Background: Missing covariate data is a pernicious problem in epidemiologic research, particularly in studies that rely on routinely collected healthcare data like electronic health records. Single arm trials with external comparators commonly leverage such routinely collected data to create external control arms (ECAs), meaning they frequently face situations where there is missing data in the ECA but no missing data in the trial arm. Past research on the validity of complete case analysis (CCA) for missing covariate data has focused on estimating the average treatment effect (ATE) in the whole population. When conducting a study with an ECA, however, researchers are often focused on estimating the average treatment effect in the trial participants (ATTrial). When CCA is valid for the ATTrial is unknown.
Objectives: Evaluate the validity of CCA in a simulation where only ECA participants are missing covariate data.

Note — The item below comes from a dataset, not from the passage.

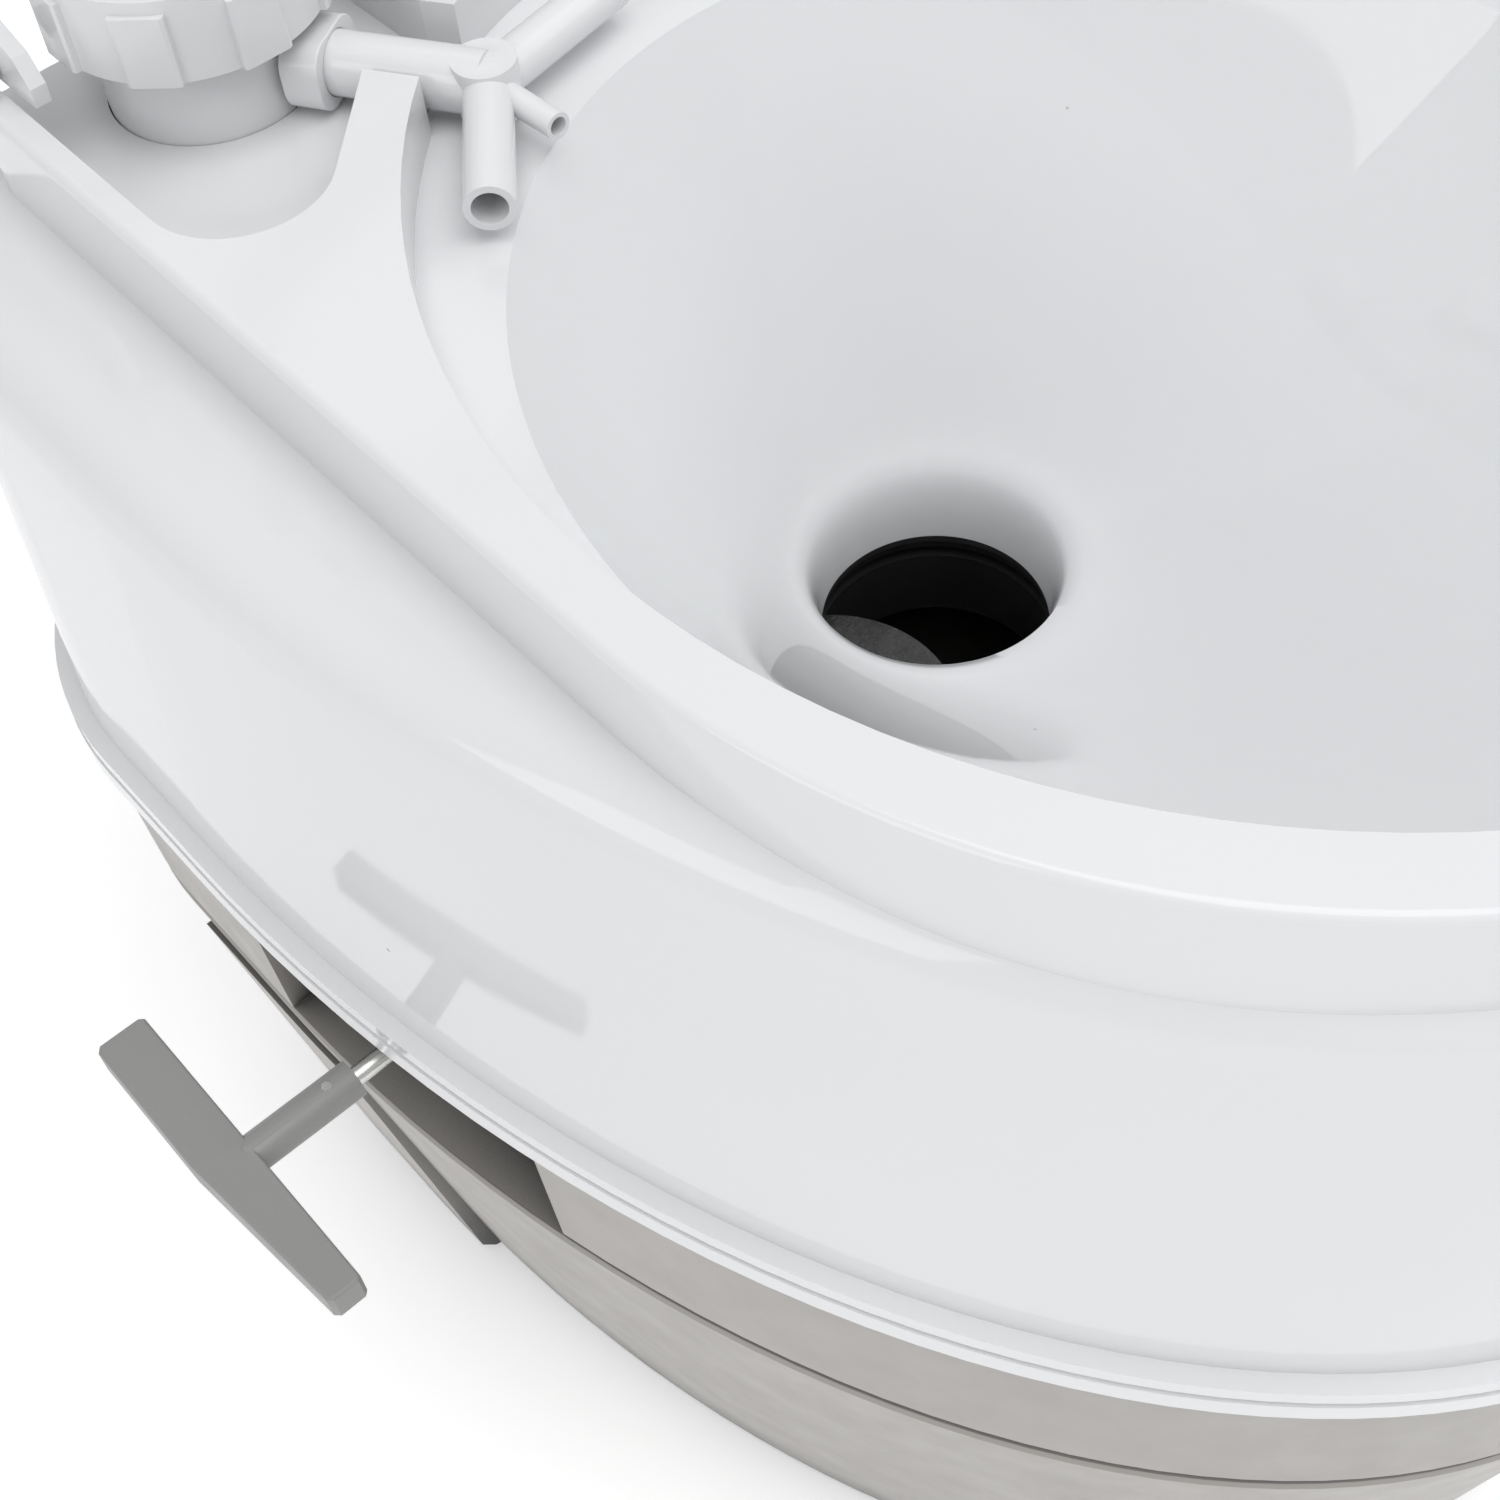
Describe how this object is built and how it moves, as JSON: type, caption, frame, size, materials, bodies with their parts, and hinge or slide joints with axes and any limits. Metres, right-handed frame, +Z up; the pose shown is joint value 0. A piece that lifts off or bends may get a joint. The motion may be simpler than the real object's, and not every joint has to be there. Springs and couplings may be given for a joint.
{
  "type": "portable toilet",
  "caption": "Portable toilet with flush unit, bowl, pump, nozzle, seat and lid, standing on a holding tank whose pull handle slides the waste valve",
  "frame": {"origin": "on the floor, straight under the middle of the drain", "axes": "+Z up, +X to the right seen from the front, front of the toilet towards -Y"},
  "size_m": [0.4047, 0.5161, 0.7182],
  "materials": {
    "white_shell": "moulded white plastic, soft gloss",
    "bowl_white": "smooth glossy bowl lining",
    "tank_grey": "warm grey moulded plastic, satin",
    "handle_grey": "mid grey plastic, satin",
    "inner_grey": "grey working parts, satin",
    "blade_black": "black greased shutter, wet gloss",
    "seal_rubber": "dark rubber",
    "bright_steel": "polished stainless rod and pins",
    "clear_window": "clear plastic strip"
  },
  "bodies": {
    "unit": {"upper_shell": "white_shell", "bowl": "bowl_white", "flush_tank_floor": "white_shell", "pump_barrel": "white_shell", "barrel_bush": "white_shell", "foot_valve": "inner_grey", "intake_pipe": "inner_grey", "flush_nozzle": "white_shell", "outlet_connector": "white_shell", "fill_neck": "white_shell", "waste_tank": "tank_grey", "rubber_foot_rear_left": "seal_rubber", "rubber_foot_rear_right": "seal_rubber", "rubber_foot_front_left": "seal_rubber", "rubber_foot_front_right": "seal_rubber", "level_window": "clear_window", "valve_cover": "inner_grey", "valve_base": "inner_grey", "valve_screws": "bright_steel", "valve_lip_seal": "seal_rubber", "rod_gland": "inner_grey", "vent_bezel": "handle_grey", "latch_bracket": "handle_grey", "latch_pin": "bright_steel", "hinge_post_left": "white_shell", "hinge_post_right": "white_shell", "hinge_pin_left": "inner_grey", "hinge_pin_right": "inner_grey"},
    "slide_valve": {"valve_blade": "blade_black", "pull_rod": "bright_steel", "pull_handle": "handle_grey", "handle_pin": "bright_steel"},
    "pump": {"pump_knob": "white_shell", "pump_rod": "inner_grey", "pump_piston": "inner_grey", "piston_seal": "seal_rubber"},
    "lid_body": {"lid": "white_shell", "lid_bumpers": "seal_rubber"},
    "seat_body": {"seat": "white_shell", "seat_bumpers": "seal_rubber"},
    "fill_cap_body": {"fill_cap": "white_shell", "fill_gasket": "seal_rubber"},
    "spout_body": {"spout": "tank_grey", "spout_gasket": "seal_rubber"},
    "spout_cap_body": {"spout_cap": "handle_grey"},
    "vent_body": {"vent_button": "handle_grey", "vent_seal": "seal_rubber"},
    "latch_body": {"rear_latch": "handle_grey"}
  },
  "joints": [
    {"name": "valve_slide", "type": "slide", "parent": "unit", "child": "slide_valve", "axis": [1, 0, 0], "range_m": [-0.027, 0.038]},
    {"name": "pump_stroke", "type": "slide", "parent": "unit", "child": "pump", "axis": [0, 0, 1], "range_m": [0, 0.03]},
    {"name": "lid_swing", "type": "hinge", "parent": "unit", "child": "lid_body", "pos_m": [0, 0.15, 0.3665], "axis": [1, 0, 0], "range_deg": [0, 106]},
    {"name": "seat_swing", "type": "hinge", "parent": "lid_body", "child": "seat_body", "pos_m": [0, 0.15, 0.3665], "axis": [-1, 0, 0], "range_deg": [-106, 0]},
    {"name": "fill_turn", "type": "hinge", "parent": "unit", "child": "fill_cap_body", "pos_m": [0.0873, 0.135, 0.36], "axis": [0, 0, 1], "range_deg": [0, 90]},
    {"name": "spout_turn", "type": "hinge", "parent": "unit", "child": "spout_body", "pos_m": [0.051, 0.118, 0.161], "axis": [0, 0, 1], "range_deg": [0, 90]},
    {"name": "cap_turn", "type": "hinge", "parent": "spout_body", "child": "spout_cap_body", "pos_m": [0.143, 0.118, 0.161], "axis": [1, 0, 0], "range_deg": [0, 90]},
    {"name": "vent_press", "type": "slide", "parent": "unit", "child": "vent_body", "axis": [0, -1, 0], "range_m": [0, 0.003], "stiffness_N_per_m": 800, "springref_m": -0.002},
    {"name": "latch_turn", "type": "hinge", "parent": "unit", "child": "latch_body", "pos_m": [0, 0.1895, 0.159], "axis": [-1, 0, 0], "range_deg": [0, 95]}
  ]
}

Methods: We simulated 500 replicates of a 20,000-person study of the effect of a binary treatment X on a binary outcome Y and 3 confounders C1-C3 that were also modifiers of the risk difference (RD). We induced missingness in C1 only among those with X=0 (i.e., in the ECA) under 4 scenarios A) completely randomly (MCAR); B) randomly based on C2 and C3 (MAR); C) randomly based on C1 (MNAR); or D) randomly based on Y (MAR). We estimated the ATE (i.e., the effect in the combined population of trial participants and ECA patients) using inverse probability of treatment weights and the ATTrial (i.e., the effect within the trial participants alone) using odds weights under each scenario. We compared the average of the resulting estimates with the true ATE and ATTrial estimates without any missing data on C1.
Results: The true ATE RD was 0.170 and the true ATTrial RD was 0.206. For the ATE, CCA was always biased (Scenario A RD: 0.175, B: 0.164; C: 0.163; D: 0.256). In contrast, for the ATTrial, CCA was unbiased except when Y was associated with missingness (Scenario D RD: 0.218). Even though complete cases of the ECA were not a random sample of the ECA in Scenario B and C with respect to C1, the odds weights successfully standardized their distribution of C1 to that of the trial participants.
Conclusions: Complete case analysis can be a valid approach to missing covariate data in ECA when estimating the ATTrial, even when the probability of missing covariate data depends on other covariates or directly on the value of the covariate itself. Researchers should be wary of casually extending conclusions about missing data or other types of information bias that were developed in the context of the ATE to the ATTrial.